Scripts that build objects:
_____
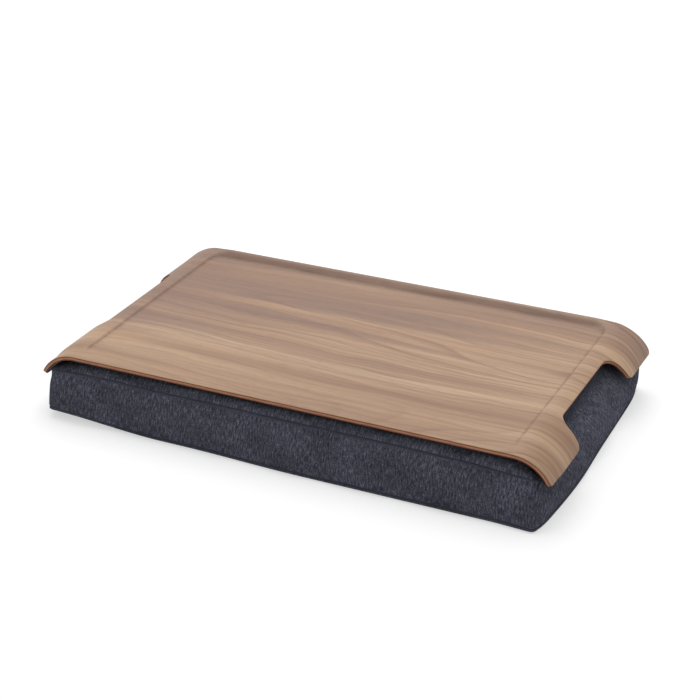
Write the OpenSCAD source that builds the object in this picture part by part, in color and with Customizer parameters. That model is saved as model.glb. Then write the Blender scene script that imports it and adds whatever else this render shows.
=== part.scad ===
// Lap tray: a moulded plywood tray with rolled-down ends on a boxed bead cushion.
// Millimetres, +Z up. The origin is on the floor, in the middle of the object's plan.
// The front, plain edge of the tray faces -Y and its raised rear rim faces +Y.

/* [Tray] */
// Width of the tray over its rolled ends
tray_w = 568; // [500:1:620]
// Depth of the tray, front edge to rear edge
tray_d = 312; // [290:1:340]
// Thickness of the moulded plywood
tray_t = 4.8; // [4:0.1:6]
// Height of the flat tray surface above the floor
tray_z = 66; // [64:0.5:72]
// Outer radius of the rolled-down ends
end_r = 44.6; // [42:0.1:50]
// Angle that the rolled-down ends turn through
end_sweep = 65; // [60:1:70]
// Height of the step at the side grooves
side_step = 1.6; // [0.8:0.1:2]
// Height of the rolled rear rim above the flat surface
rim_h = 5; // [4:0.1:7]
// Width of the rolled rear rim
rim_w = 14.5; // [13:0.5:20]
// Plan radius of the recess's rear corners
recess_r = 16; // [12:1:24]
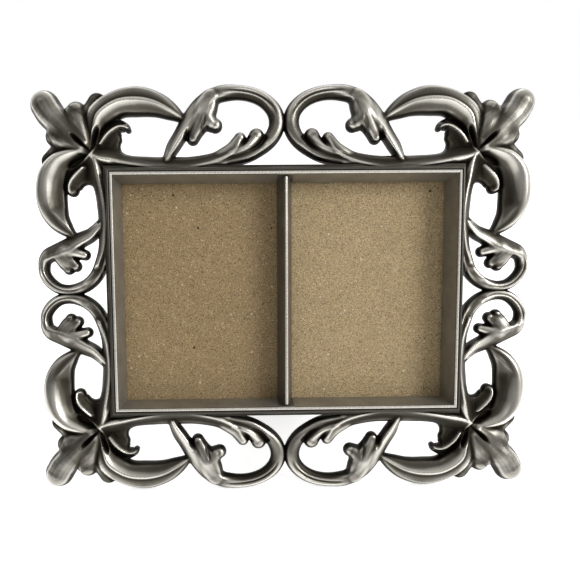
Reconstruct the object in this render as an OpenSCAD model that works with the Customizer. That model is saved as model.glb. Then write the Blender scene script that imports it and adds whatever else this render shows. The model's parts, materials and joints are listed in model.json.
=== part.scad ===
// Double photo frame for two small portrait prints: a cast moulding with a centre divider,
// four openwork acanthus scroll castings round it, two glazed openings and an easel back.
// The frame stands on its lower scrolls and its leg, on the ground plane z = 0.
// The face of the frame has its own directions: u to the right, v up the face, w out of it.

/* [Prints] */
// Width of one print
photo_w = 63.5; // [50:0.5:90]
// Height of one print
photo_h = 88.9; // [70:0.1:130]
// Room round a print in its rebate, each side
photo_play = 0.25; // [0.1:0.05:0.6]

/* [Moulding] */
// Wall outside the rebate
moulding_wall = 1.9; // [1.4:0.1:3]
// Width of the moulding's face, from its outer edge to the sight edge
moulding_face = 5.6; // [5:0.1:8]
// Height of the beads above the back of the frame
moulding_h = 15.5; // [14:0.1:18]
// Height of the outer ledge that the scrolls lap over
ledge_h = 10.4; // [9:0.1:12]
// Width of that ledge
ledge_w = 1.5; // [1:0.1:2]
// Radius of the two beads
bead_r = 0.6; // [0.4:0.05:0.7]
// How much lower the outer bead is than the inner one
bead_step = 0.5; // [0:0.05:1]
// Width of the divider bar where it meets the glass
mullion_w = 5.4; // [4.5:0.1:9]
// Width of the rounded ridge on the divider bar
mullion_ridge = 1.2; // [0.8:0.1:2]
// How far the divider's ridge lies below the beads
mullion_drop = 0.9; // [0:0.1:3]
// Thickness of the rib that parts the two rebates
rib_t = 1.2; // [0.8:0.1:1.6]

/* [Scrolls] */
// Width of the scroll border outside the moulding
border_w = 30.5; // [24:0.5:40]
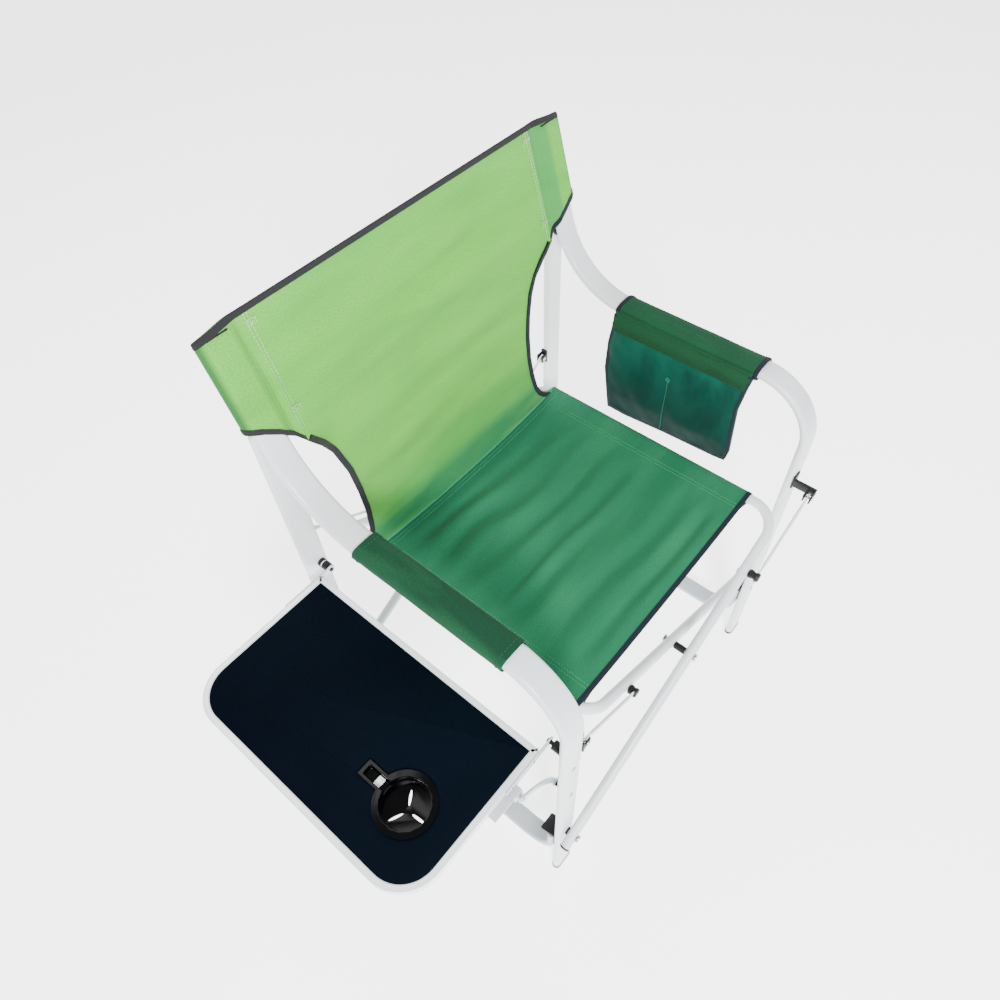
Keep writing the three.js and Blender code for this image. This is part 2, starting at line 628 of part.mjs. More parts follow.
for (const [sideName, side] of SIDES) {
  add(`arm_tube_${sideName}`, armTube(side), whiteTube);
  add(`rear_leg_${sideName}`, rearLeg(side), whiteTube);
  add(`lower_rail_${sideName}`, lowerRail(side), whiteTube);
  add(`upright_plug_${sideName}`, uprightPlug(side), blackPlastic);
  add(`leg_joint_${sideName}`, legJoint(side), boltSteel);
  add(`arm_sleeve_${sideName}`, armSleeve(side), armGreen);
  add(`back_sleeve_${sideName}`, backSleeve(side), backGreen);
  for (const [endName, end] of ENDS) {
    add(`rail_connector_${endName}_${sideName}`, railConnector(side, end), blackPlastic);
    add(`foot_plug_${endName}_${sideName}`, footPlug(side, end), blackPlastic);
    add(`stay_bracket_${endName}_${sideName}`, stayBracket(side, end), blackPlastic);
    add(`pivot_bolt_${endName}_${sideName}`, pivotBolt(side, end), boltSteel);
    add(`stay_${endName}_${sideName}`, stay(side, end), whiteTube);
    add(`stay_knob_${endName}_${sideName}`, stayKnob(side, end), blackPlastic);
  }
}

add('seat_frame_a', seatFrame(1), whiteTube);
add('seat_frame_b', seatFrame(-1), whiteTube);
for (const [endName, end] of ENDS) add(`cross_bolt_${endName}`, crossBolt(end), boltSteel);
add('seat_panel', seatPanel(), seatGreen);
add('back_panel', backPanel(), backGreen);
add('pocket_back_panel', pocketPanel(POCKET.x), pocketTeal);
add('pocket_front_panel', pocketPanel(POCKET.x - POCKET.depth - POCKET.skin), pocketTeal);
add('pocket_binding', pocketBinding(), bindingNavy);

add('table_board', tableBoard(), boardBlack);
add('table_rim', tableRim(), edgeSilver);
add('cup_holder', cupHolder(), cupBlack);
for (const [endName, end] of ENDS) {
  add(`table_bracket_${endName}`, tableBracket(end), edgeSilver);
  add(`table_bolt_${endName}`, tableBolt(end), blackPlastic);
}
add('brace_strap', braceStrap(), edgeSilver);
add('brace_plate', bracePlate(), edgeSilver);
add('brace_peg', bracePeg(), blackPlastic);

// The origin is the middle of the whole chair's footprint, on the floor.
const bounds = new THREE.Box3().setFromObject(chair);
const middle = bounds.getCenter(new THREE.Vector3());
chair.position.set(-middle.x, -middle.y, -bounds.min.z);

export default chair;
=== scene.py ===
"""Folding director chair: sling seat and back, flat-oval arm tubes, side table, arm pocket."""
import math

import bmesh
import bpy
from mathutils import Matrix, Vector, noise


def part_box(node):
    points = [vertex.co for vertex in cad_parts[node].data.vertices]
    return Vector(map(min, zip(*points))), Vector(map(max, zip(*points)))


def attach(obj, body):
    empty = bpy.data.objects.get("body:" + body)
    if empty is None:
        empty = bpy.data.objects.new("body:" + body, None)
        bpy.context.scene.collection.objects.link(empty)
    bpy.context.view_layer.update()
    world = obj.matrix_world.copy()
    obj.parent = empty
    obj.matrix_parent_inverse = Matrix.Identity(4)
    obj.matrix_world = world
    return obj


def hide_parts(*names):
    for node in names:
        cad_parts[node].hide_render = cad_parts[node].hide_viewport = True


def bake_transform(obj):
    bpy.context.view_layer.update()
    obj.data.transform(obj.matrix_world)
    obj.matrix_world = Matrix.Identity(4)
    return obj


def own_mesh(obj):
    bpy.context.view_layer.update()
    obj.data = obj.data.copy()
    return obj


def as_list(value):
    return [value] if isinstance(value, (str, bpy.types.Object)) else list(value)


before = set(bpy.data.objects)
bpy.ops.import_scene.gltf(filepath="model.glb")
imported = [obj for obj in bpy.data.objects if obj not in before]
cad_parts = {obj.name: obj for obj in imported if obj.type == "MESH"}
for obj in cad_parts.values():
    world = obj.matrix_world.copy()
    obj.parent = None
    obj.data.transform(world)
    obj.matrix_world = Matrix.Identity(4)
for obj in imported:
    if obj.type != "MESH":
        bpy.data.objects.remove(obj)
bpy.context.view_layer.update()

X, Y, Z = Vector((1, 0, 0)), Vector((0, 1, 0)), Vector((0, 0, 1))
SIDES = (("right", -1), ("left", 1))
ENDS = (("front", -1), ("rear", 1))


def middle_of(node):
    low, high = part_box(node)
    return (low + high) / 2


# Sizes below are millimetres from the chair's centre plane, which the side table pushes off the origin.
MIDDLE = (middle_of("foot_plug_front_right").x + middle_of("foot_plug_front_left").x) / 2
SIDE = (middle_of("foot_plug_front_left").x - MIDDLE) * 1000
LEG = middle_of("foot_plug_rear_left").y * 1000


def at(x, y, z):
    return Vector((MIDDLE + x / 1000, y / 1000, z / 1000))


def mm(v):
    return Vector(v) / 1000


def ease(t, low=0.0, high=1.0):
    t = min(max((t - low) / (high - low), 0.0), 1.0)
    return t * t * (3 - 2 * t)


def along_points(table, value):
    """Reads a table of (value, result) pairs with straight lines between them."""
    if value <= table[0][0]:
        return table[0][1]
    for (a, ra), (b, rb) in zip(table, table[1:]):
        if value <= b:
            return ra + (rb - ra) * (value - a) / (b - a)
    return table[-1][1]


# ---------------------------------------------------------------- finishes
class Value:
    """A shader socket that adds, multiplies and compares like a number."""

    def __init__(self, paint, socket):
        self.paint, self.socket = paint, socket

    def _with(self, operation, *others):
        return self.paint.node("ShaderNodeMath", {"operation": operation},
                               dict(enumerate((self, *others))))["Value"]

    def __add__(self, other):
        return self._with("ADD", other)

    def __sub__(self, other):
        return self._with("SUBTRACT", other)

    def __mul__(self, other):
        return self._with("MULTIPLY", other)

    def __rsub__(self, other):
        return self.paint.node("ShaderNodeMath", {"operation": "SUBTRACT"}, {0: other, 1: self})["Value"]

    __radd__ = __add__
    __rmul__ = __mul__

    def wave(self):
        return self._with("SINE")

    def size(self):
        return self._with("ABSOLUTE")


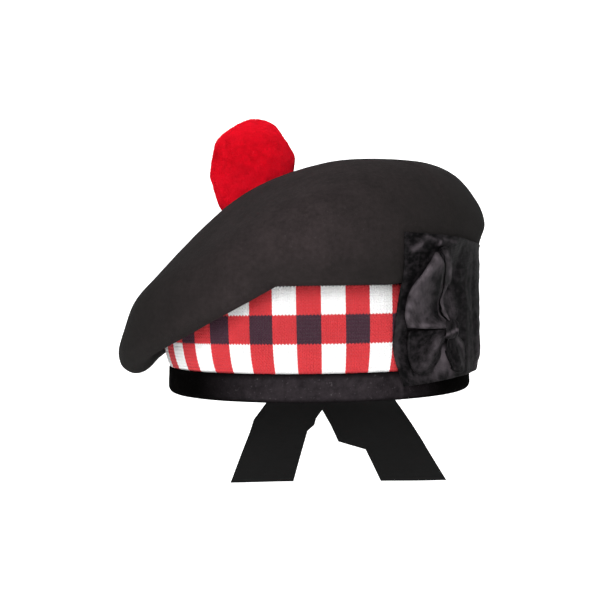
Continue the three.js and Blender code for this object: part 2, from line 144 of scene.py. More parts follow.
# A closed sheet of cloth round a grid of points (rows along it, columns across it), with a UV map
# in metres that runs across and along the cloth, and a tone from 0 (dark) to 1 (light) at each point,
# which on the cockade holds painted highlights and painted shade
def clothMesh(name, grid, wall, tones):
    rows, columns = grid.shape[:2]
    normal = unitRows(np.cross(np.gradient(grid, axis=1), np.gradient(grid, axis=0)))
    points = np.vstack([(grid + normal * side * wall / 2).reshape(-1, 3) for side in (1, -1)])
    half = rows * columns
    number = np.arange(half).reshape(rows, columns)
    corners = (number[:-1, :-1], number[1:, :-1], number[1:, 1:], number[:-1, 1:])
    face = np.stack(corners, axis=-1).reshape(-1, 4)
    rim = np.concatenate([number[0], number[1:, -1], number[-1, -2::-1], number[-2:0:-1, 0]])
    after = np.roll(rim, -1)
    edge = np.stack([rim, after, after + half, rim + half], axis=-1)
    mesh = meshFrom(name, points, np.vstack([face, face[:, ::-1] + half, edge]).tolist())
    steps = np.linalg.norm(np.diff(grid, axis=0), axis=2).mean(axis=1)
    lengths = np.concatenate([[0.0], np.cumsum(steps)])
    width = float(np.linalg.norm(np.diff(grid, axis=1), axis=2).sum(axis=1).max())
    uv = mesh.uv_layers.new(name="cloth")
    for loop in mesh.loops:
        row, column = divmod(loop.vertex_index % half, columns)
        uv.data[loop.index].uv = (width * column / (columns - 1), lengths[row])
    setPointValues(mesh, "tone", np.tile(np.ravel(tones), 2))
    return mesh


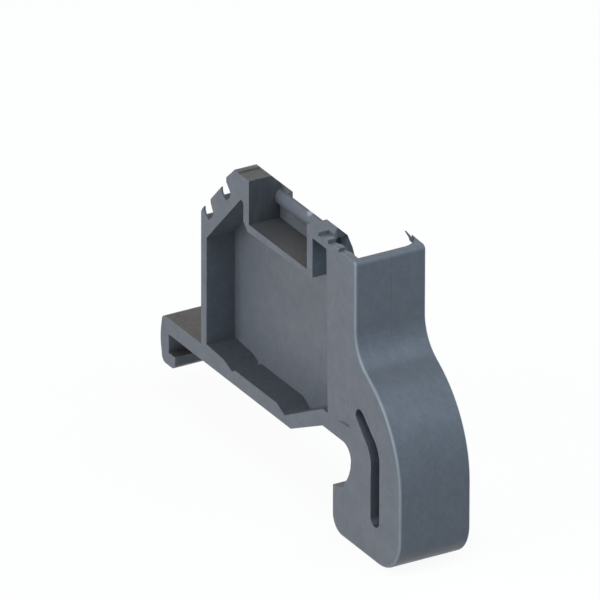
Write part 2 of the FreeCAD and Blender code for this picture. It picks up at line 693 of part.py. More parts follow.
_____
[PROBLEM] Above are records; repeat only the lines starting at the line with "on the floor." and ending at the line with "points = [vertex.co", exactly as they appear, both included.

[EXERCISE OUTPUT]
// The origin is the middle of the whole chair's footprint, on the floor.
const bounds = new THREE.Box3().setFromObject(chair);
const middle = bounds.getCenter(new THREE.Vector3());
chair.position.set(-middle.x, -middle.y, -bounds.min.z);

export default chair;
=== scene.py ===
"""Folding director chair: sling seat and back, flat-oval arm tubes, side table, arm pocket."""
import math

import bmesh
import bpy
from mathutils import Matrix, Vector, noise


def part_box(node):
    points = [vertex.co for vertex in cad_parts[node].data.vertices]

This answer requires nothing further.